Controversial Hindi film gets clearance by Indian court

A controversial Indian film portraying drug abuse in the state of Punjab has finally reached the cinemas, but only after the courts intervened.


Senin, 27 Jun 2016 11:23 WIB

The controversial Indian film 'Udta Punjab' portrays drug abuse in the state of Punjab (Photo: Jasvi

The controversial Indian film 'Udta Punjab' portrays drug abuse in the state of Punjab (Photo: Jasvinder Sehgal)

A controversial Indian film portraying drug abuse in the state of Punjab has finally reached the cinemas, but only after the courts intervened. 

The film censor board initially asked that almost 100 cuts be made to the film ‘Udta Punjab’ or ‘Flying Punjab’ to edit out abusive language and seemingly offensive content.

But the filmmakers took their grievances to court, arguing the board was violating freedom of expression.

Jasvinder Sehgal has more.  

The noon show of Udta Punjab has just ended at Raj Mandir Cinema in Jaipur, Rajasthan.

The audience is coming out and they have mixed reactions to the film.

Neeraj Sharma, 40, a tourist from Punjab says he was impressed.

The film is a realistic portrayal of drug abuse in Punjab, he says, and of how drugs have destroyed the lives of young people in the state.

Local film critic, 32-year-old Sudheer Srivastava has a different view. 

He says the film is perhaps, too open.

“Freedom of expression doesn’t mean that you exaggerate simple issues into something complex. The film only highlights the problem of drugs and doesn’t show any solutions to it. It is more a documentary than a feature film and lacks entertainment and glamour. And it is full of abusive words which are not necessary at all,” Srivastava said. 

But Neeraj says the abusive language is central to the tone. 

The abusive language he says, brings real ambience and originality to the film. Without them, it would have been a very different film.

Getting Udta Punjab in cinemas has been a huge process. 

India’s Film Certification Board initially asked that 89 cuts be made to film before being suitable to air, mostly of the scenes that show the festering drug problem in Punjab, and the abusive language.

Noted filmmaker and chairman of the board Pehlaj Nihlani, explains.

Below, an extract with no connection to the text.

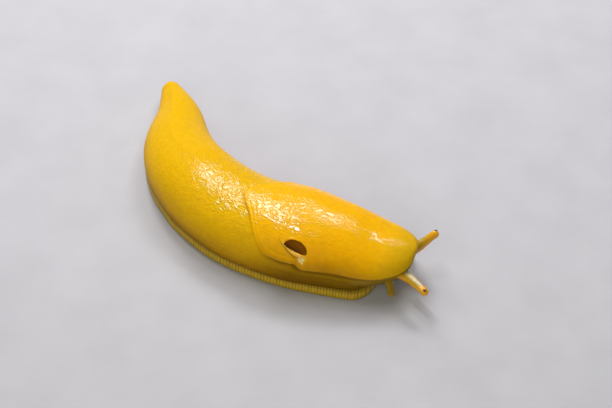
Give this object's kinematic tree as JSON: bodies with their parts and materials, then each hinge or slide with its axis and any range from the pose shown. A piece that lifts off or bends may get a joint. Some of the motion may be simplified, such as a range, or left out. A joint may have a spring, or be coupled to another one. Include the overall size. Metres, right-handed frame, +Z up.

“As all films are made for public viewing the government has issued guidelines. The members of the board strictly follow these to decide what is required and what is not. Since I have been chairman, 78 percent of the films have been released without any cuts,” Nihlani stated. 

But the film’s producers fought back against the decision, challenging it at the High Court in Mumbai.  

They argued the regulations around cinematography are out of date and such censorship would set a dangerous precedent for Indian filmmakers.

Anurag Kashyap is one of the producers of the film.

“The guidelines and the cinematographic act is now very old and needs to be changed under current circumstances. The act is old and stale and urgently needs to be amended. If such practice continues, producers will refrain from making movies,” Kashyap said.

And they won. The Mumbai High Court sided in their favor, calling for just one cut to be made to the film – a scene showing a character urinating – and for the film to run with three disclaimers. 

Shahid Kapoor, the hero of the film, says the decision is a win for democracy and the artistic expression in India. 

“The larger cause of this film is telling people that the drugs are not good for you. And you cannot create awareness unless you speak the truth. It’s like that when you go to a doctor and you have an illness, and if he tells you only twenty percent about what’s wrong with you, you will not take it seriously. It’s the same thing when the problem lies in the society; you have to speak about it honestly,” Kapoor commented.

The film is also set to play in neighboring Pakistan, but unlike here in India, the film will hit the silver screens with 100 cuts to ‘objectionable’ content.